The pound depreciated 0.5 percent to 86.90 pence per euro, after touching 87.07 pence, the weakest level since March 13, as the decline in yields weighed on the currency. Sterling rose 0.2 percent to $1.5123.
The pound dropped 1.3 percent in the past month, according to Bloomberg Correlation-Weighted Indexes, which track 10 developed-nation currencies. The dollar advanced 3 percent and the euro gained 1.3 percent. Sterling underperformed the dollar and the euro amid speculation the new U.K. central-bank chief will favor a loose monetary policy to support growth.
“We expect the pound to weaken further,” said Lee Hardman, a currency strategist at Bank of Tokyo-Mitsubishi UFJ Ltd. in London. “The data may not change the market view that policy makers are willing to be flexible about inflation to support growth.”

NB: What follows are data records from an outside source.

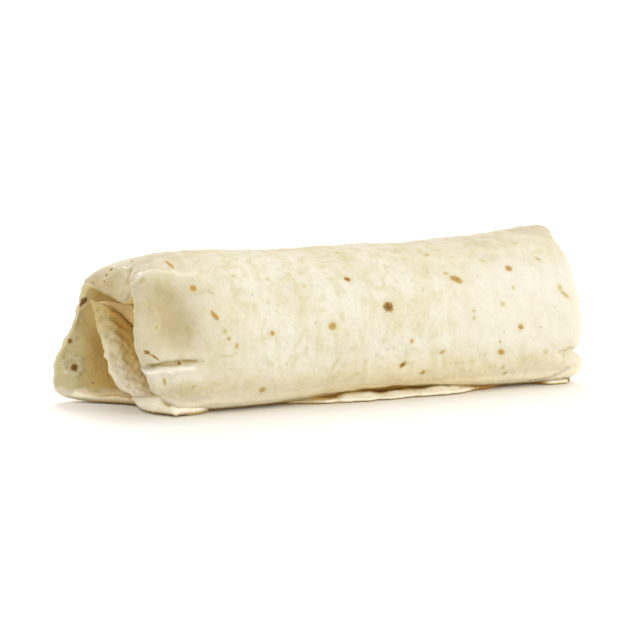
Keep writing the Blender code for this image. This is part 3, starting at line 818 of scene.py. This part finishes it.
at_corner = hump(turns, CORNER_TURN, CORNER_SPREAD)

# Each: where it shows on the outside, and how much painted shade (below 0, painted light),
# painted warm shade and painted grey shade it gets
outside_marks = [
    # painted shade in and beside the hollow, and in the crease
    (in_hollow, 0.25, 0.20, 0.62),
    (beside_hollow, 0.00, 0.00, 0.22),
    (fold_crease(x, y, z), 0.50, 0.00, 0.60),
    # a painted highlight on the band below the crease
    (lit_band, -0.60, 0.00, 0.00),
    # painted warm shade low on the belly
    (hump(x, BELLY_WARM_SHADE_X, BELLY_WARM_SHADE_REACH) * faded(body, BELLY_WARM_SHADE_ZONE), 0.00, 0.65, 0.00),
    # painted shade under the belly and under the roof
    (under_belly, 2.00, 1.00, 1.00),
    (faded(body, ROOF_ZONE), 0.00, 0.45, 0.70),
    # patchy painted shade near the open end, and painted shade on the top
    (patchy * faded(body, PATCH_ZONE), 0.00, 0.00, 0.24),
    (on_top, 0.00, 0.00, 0.70),
    (on_top * faded(body, TOP_RIGHT_ZONE), 0.00, 0.00, 0.20),
]
shade_light_flour, warm_shade, grey_shade = outer * (marks_of(outside_marks) + zone_marks(body, OUTSIDE_ZONES))
rise = sum(waves(body, *layer) for layer in ROLL_WAVES)
for height, width, shade, path in CREASES:
    places = open_curve(path, np.linspace(0.0, 1.0, CREASE_STEPS * len(path)))
    close = near_path(body, [on_skin(body, outside, place) for place in places], width) * outer
    rise = rise + height * close
    # grooves get painted shade and ridges a painted highlight
    shade_light_flour = shade_light_flour + shade * close
    grey_shade = grey_shade + CREASE_GREY_SHADE * shade * close
for height, reach, middle in SWELLINGS:
    rise = rise + height * hump(np.linalg.norm(body - middle, axis=-1), 0.0, reach) * outer
rise = rise + (BLISTER_HEIGHT * blister_ring + waves(body, *POCKET_WAVES)) * ~outer
rise = rise + waves(body, *RIM_WAVES) * hump(past_rim_by, 0.0, RIM_WAVE_ROWS)

# Painted shade in the pocket, painted light on its bottom strip, a paler blister ring, and painted grey
# shade at the rim's upper corner
inner_marks = zone_marks(body, POCKET_ZONES) + bottom_strip * zone_marks(body, STRIP_ZONES)
inner_shade_light = inner_marks[0] * (1.0 - CORNER_OCHRE_SHADE_LOSS * at_corner) - BLISTER_PALENESS * blister_ring
shade_light_flour = shade_light_flour + past_rim * inner_shade_light
warm_shade = warm_shade + past_rim * inner_marks[1] * (1.0 - CORNER_WARM_SHADE_LOSS * at_corner)
grey_shade = grey_shade + past_rim * CORNER_GREY_SHADE * at_corner
outside_spots = TOAST + hidden_spots(HIDDEN_SPOTS, HIDDEN_SPOT_SEED).tolist()
toast, dark = toast_marks(body, outside, outside_spots)
pocket_toast, pocket_dark = toast_marks(body, pocket, POCKET_TOAST)
toast[pocket] = pocket_toast[pocket]
dark[pocket] = pocket_dark[pocket]
body = raised(body, rise * eased(*OFF_TABLE, z))

roll = skin("tortilla_roll", body, toast, dark, shade_light_flour, warm_shade, grey_shade)
roll.data.materials.append(dough)
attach(roll, "root")
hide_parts("tortilla")


# ------------------------------------------------------------------------------------------------
# The inner folds. The tortilla's inner turn is tucked into the open end as two folded double
# layers that face the front: a rounded, wrinkled band, and a flatter, smoother one behind it.

PANEL_TIP = np.array([-89.4, 10.0, 40.6])
PANEL_ALONG = np.array([0.90, -0.43, 0.0])
PANEL_UP = np.array([-0.14, 0.49, 0.86])
PANEL_BEHIND = unit(np.cross(PANEL_UP, PANEL_ALONG))
PANEL_ROWS = 150
PANEL_NOSE = 16
PANEL_FACE = 54

PANEL_BEND = 1.15

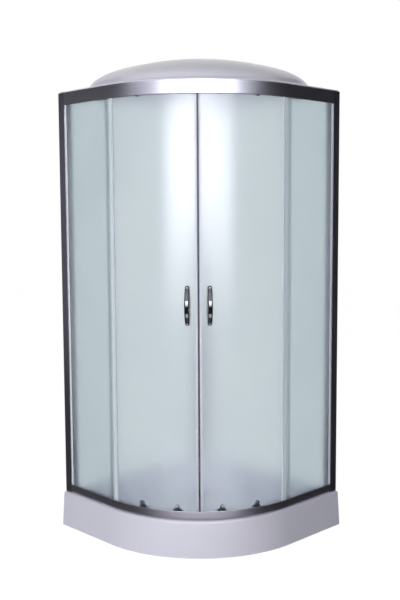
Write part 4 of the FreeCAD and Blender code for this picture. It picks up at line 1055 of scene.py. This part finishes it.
def make_backdrops():
    """Two cloths, one above the other, as a curved wall, and three rings of cloth on the floor."""
    wall = [ring_points(BACKDROP_RADIUS, z) for z in BACKDROP_HEIGHTS]
    ground = [ring_points(radius, GROUND_HEIGHT) for radius in GROUND_RADII]
    make_backdrop("studio_wall_low", wall[:2], peak=9.0, fade=(26, 37), rise=(0.35, 1.7),
                  dim=(0.19, 0.03), tint=LILAC)
    make_backdrop("studio_wall_high", wall[1:], peak=1.5, fade=(49, 69), rise=(0.0, 0.1),
                  dim=(0.02, 0.0), tint=PALE_BLUE, turn=-6.0)
    make_backdrop("studio_ground_near", ground[:2], peak=0.33, fade=(12, 52), rise=NO_RISE,
                  dim=(0.06, 0.02), tint=LILAC)
    make_backdrop("studio_ground_mid", ground[1:3], peak=2.4, fade=(22, 42), rise=NO_RISE,
                  dim=(0.06, 0.02), tint=LILAC)
    make_backdrop("studio_ground_far", ground[2:], peak=0.05, fade=(12, 52), rise=NO_RISE,
                  dim=(0.05, 0.03), tint=LILAC)


def make_floor():
    """Pale floor that glows for the rays that see the background, and takes the shadow."""
    mesh = bpy.data.meshes.new("floor")
    corners = [(x * FLOOR_REACH, y * FLOOR_REACH, 0)
               for x, y in ((-1, -1), (1, -1), (1, 1), (-1, 1))]
    mesh.from_pydata(corners, [], [(0, 1, 2, 3)])
    recipe = Recipe("floor_white", Base_Color=(0.8, 0.8, 0.8, 1), Roughness=0.9)
    recipe.shader.inputs["Specular IOR Level"].default_value = 0.1
    glow = recipe.node("ShaderNodeEmission")
    glow.inputs["Strength"].default_value = FLOOR_WHITE
    mix = recipe.node("ShaderNodeMixShader")
    share = recipe.node("ShaderNodeMath", operation="MULTIPLY")
    share.inputs[1].default_value = FLOOR_GLOW
    recipe.links.new(ray_kinds(recipe.nodes, recipe.links, SEEN_RAYS), share.inputs[0])
    recipe.links.new(share.outputs[0], mix.inputs[0])
    recipe.links.new(recipe.shader.outputs[0], mix.inputs[1])
    recipe.links.new(glow.outputs[0], mix.inputs[2])
    recipe.links.new(mix.outputs[0], recipe.output.inputs["Surface"])
    floor = new_object("floor", mesh, recipe.material)


make_camera()
make_world()
make_floor()
for softbox in SOFTBOXES:
    make_softbox(*softbox)
make_backdrops()
dress_cad_nodes()
make_tray()
make_roof()
make_header()
make_bottom_rail()
make_flat_pieces()
for side_name, side_sign in SIDES:
    make_door_glass(side_name, side_sign)
    make_door_seals(side_name, side_sign)
    make_handle(side_name, side_sign)

bpy.context.scene.view_settings.view_transform = "Standard"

The U.K. 10-year break-even rate narrowed three basis points to 3.09 percentage point. The gauge measures market inflation expectations over the lifetime of the debt and is derived from the yield difference between gilts and inflation-protected securities. It’s up from 2.90 percentage points at the end of last month.
Gilts handed investors a loss of 2.7 percent this year through yesterday, according to Bloomberg World Bond Indexes. German bonds declined 0.9 percent and Treasuries fell 2.6 percent, the indexes show.
Inflation-protected gilts outperformed their conventional counterparts, returning 2.6 percent this year through yesterday, according to the Bank of America Merrill Lynch U.K. Inflation-Linked Gilt Index.